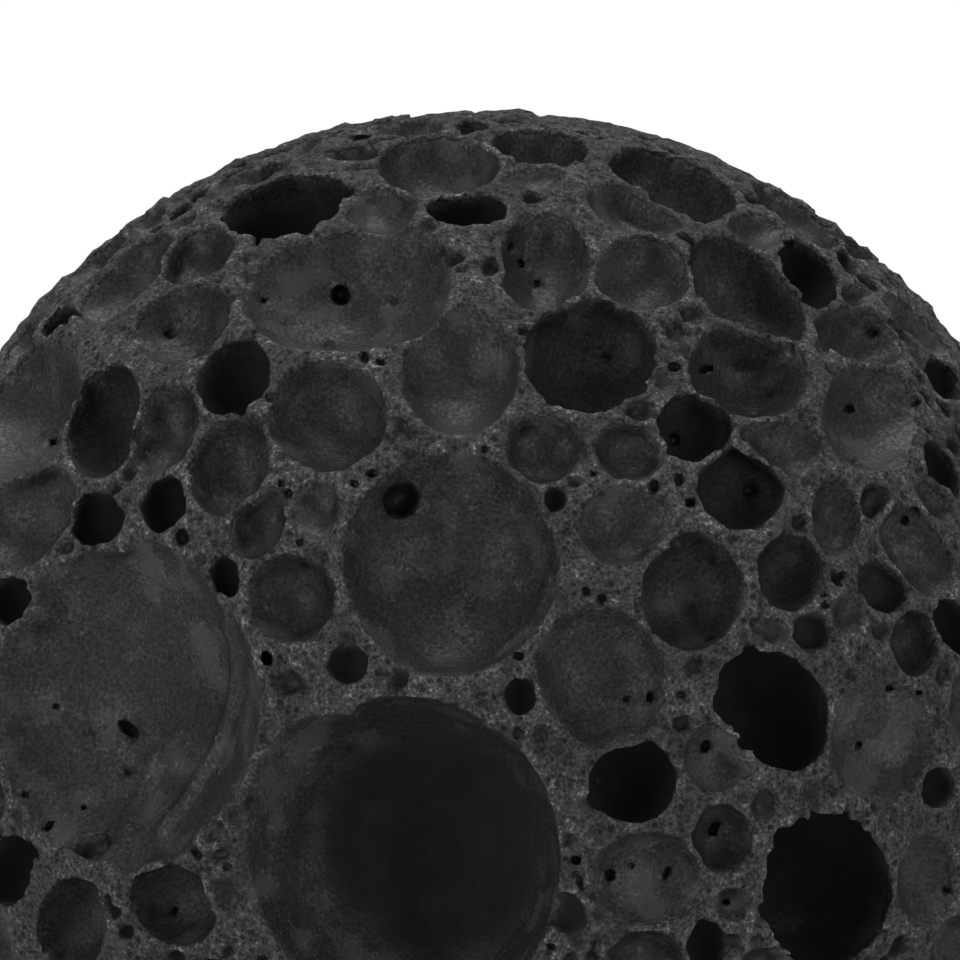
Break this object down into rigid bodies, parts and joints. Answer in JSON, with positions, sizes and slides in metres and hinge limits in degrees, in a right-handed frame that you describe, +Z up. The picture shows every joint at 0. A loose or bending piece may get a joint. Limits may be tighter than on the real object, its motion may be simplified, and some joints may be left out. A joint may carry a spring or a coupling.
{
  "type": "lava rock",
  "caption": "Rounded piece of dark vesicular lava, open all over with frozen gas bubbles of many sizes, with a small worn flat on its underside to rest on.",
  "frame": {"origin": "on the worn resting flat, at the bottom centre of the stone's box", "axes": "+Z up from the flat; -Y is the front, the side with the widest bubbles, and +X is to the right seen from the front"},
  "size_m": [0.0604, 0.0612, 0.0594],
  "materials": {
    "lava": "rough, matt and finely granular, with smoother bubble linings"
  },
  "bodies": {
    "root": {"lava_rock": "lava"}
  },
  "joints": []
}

★ ★ ★ ★ ★

### The task
Give back the whole listing exactly as it reads.

### Solution to this exercise
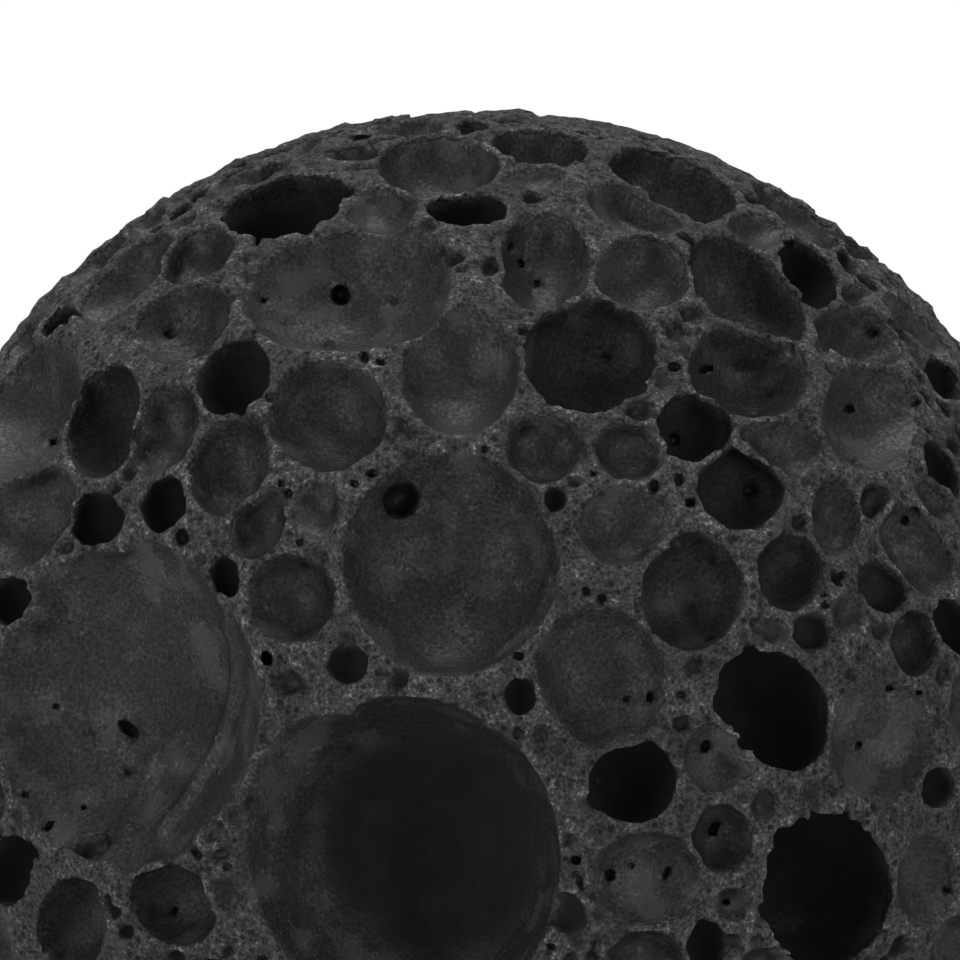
Break this object down into rigid bodies, parts and joints. Answer in JSON, with positions, sizes and slides in metres and hinge limits in degrees, in a right-handed frame that you describe, +Z up. The picture shows every joint at 0. A loose or bending piece may get a joint. Limits may be tighter than on the real object, its motion may be simplified, and some joints may be left out. A joint may carry a spring or a coupling.
{
  "type": "lava rock",
  "caption": "Rounded piece of dark vesicular lava, open all over with frozen gas bubbles of many sizes, with a small worn flat on its underside to rest on.",
  "frame": {"origin": "on the worn resting flat, at the bottom centre of the stone's box", "axes": "+Z up from the flat; -Y is the front, the side with the widest bubbles, and +X is to the right seen from the front"},
  "size_m": [0.0604, 0.0612, 0.0594],
  "materials": {
    "lava": "rough, matt and finely granular, with smoother bubble linings"
  },
  "bodies": {
    "root": {"lava_rock": "lava"}
  },
  "joints": []
}